Four ways to tackle employee fatigue

86

Employees are tired. After 19 months of struggling with COVID-19, employers and employees are reporting a sharp increase in burnout and fatigue.

The Centers for Disease Control and Prevention shares that throughout the pandemic, working adults have elevated levels of substance abuse, suicidal ideation and other adverse mental health conditions, such as anxiety and depression. The CDC pointed to several groups, including essential workers, who reported higher instances of mental and behavioral issues than the overall population.

These issues can lead to employee burnout and fatigue, which directly — and often adversely — impact the workplace. The Occupational Safety and Health Administration noted, “fatigue can cause weariness, sleepiness, irritability, reduced alertness, impaired decision making, and lack of motivation, concentration and memory.” Each of these effects can lead to an increase in poor job performance, such as general carelessness on the job, decreased productivity and, most importantly, workplace injuries and accidents.

The problem

What’s behind the increase in employee burnout and fatigue? There are a variety of reasons, but the biggest issue clearly is the stresses from the pandemic. Employees in Michigan and other states were on lockdown for long periods of time. After a while, that isolation can really take a toll on individuals.

The pandemic also required working parents to balance the needs of their school-age children with the challenges of working from home. These circumstances, combined with continued social unrest that has dominated media headlines over the past year, can consume an employee’s thoughts.

Additionally, the labor force is stretched thin, which makes it challenging if not impossible to maintain normal business operations. This means some employees may have had to endure even more changes to their everyday job expectations. These unparalleled changes and continued uncertainty are fueling employees’ collective burnout and fatigue.

Employer solutions

What’s an employer to do? There are four things that can have an immediate and positive counterbalance to fatigue and burnout:

  • Reassurance: It’s critical for employers to set a positive tone and create a supportive workplace culture. Whether the issues are related to or beyond the pandemic, establishing a positive workplace culture requires a top-down approach.

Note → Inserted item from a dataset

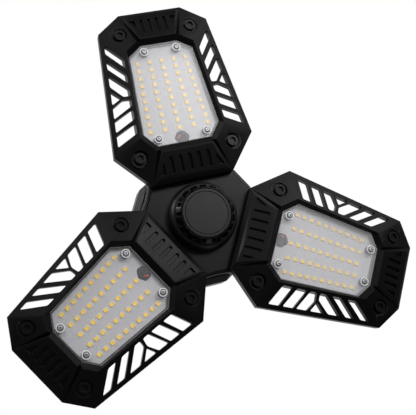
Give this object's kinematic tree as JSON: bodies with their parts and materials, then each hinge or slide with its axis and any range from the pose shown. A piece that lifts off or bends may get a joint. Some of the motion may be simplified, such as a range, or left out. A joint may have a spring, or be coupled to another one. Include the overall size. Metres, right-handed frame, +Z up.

Management should let their teams know how much they value and appreciate their contributions. 
  • Resources: If employers have an employee assistance program, be sure to remind and promote its availability to team members, especially those who are in safety-sensitive positions.
  • Consistency: Now’s not the time to let up on workplace safety and health protocols. Employees who have historically followed these protocols may think less of them today, but it’s important to maintain a workplace free from recognized hazards. An employer’s failure to do so could result in a violation of the Occupational Safety and Health Act. The act, and its state counterparts, requires employers to provide a place of employment free from recognized hazards that can cause or are likely to cause death or serious physical harm.
  • Cross-training: In light of continued shortages, consider cross-training employees for different jobs so you can better distribute workloads. High performers tend to take on more responsibilities — and are at greater risk for burnout. To the extent employers can increase flexibility across their teams, workloads ease and stress is reduced.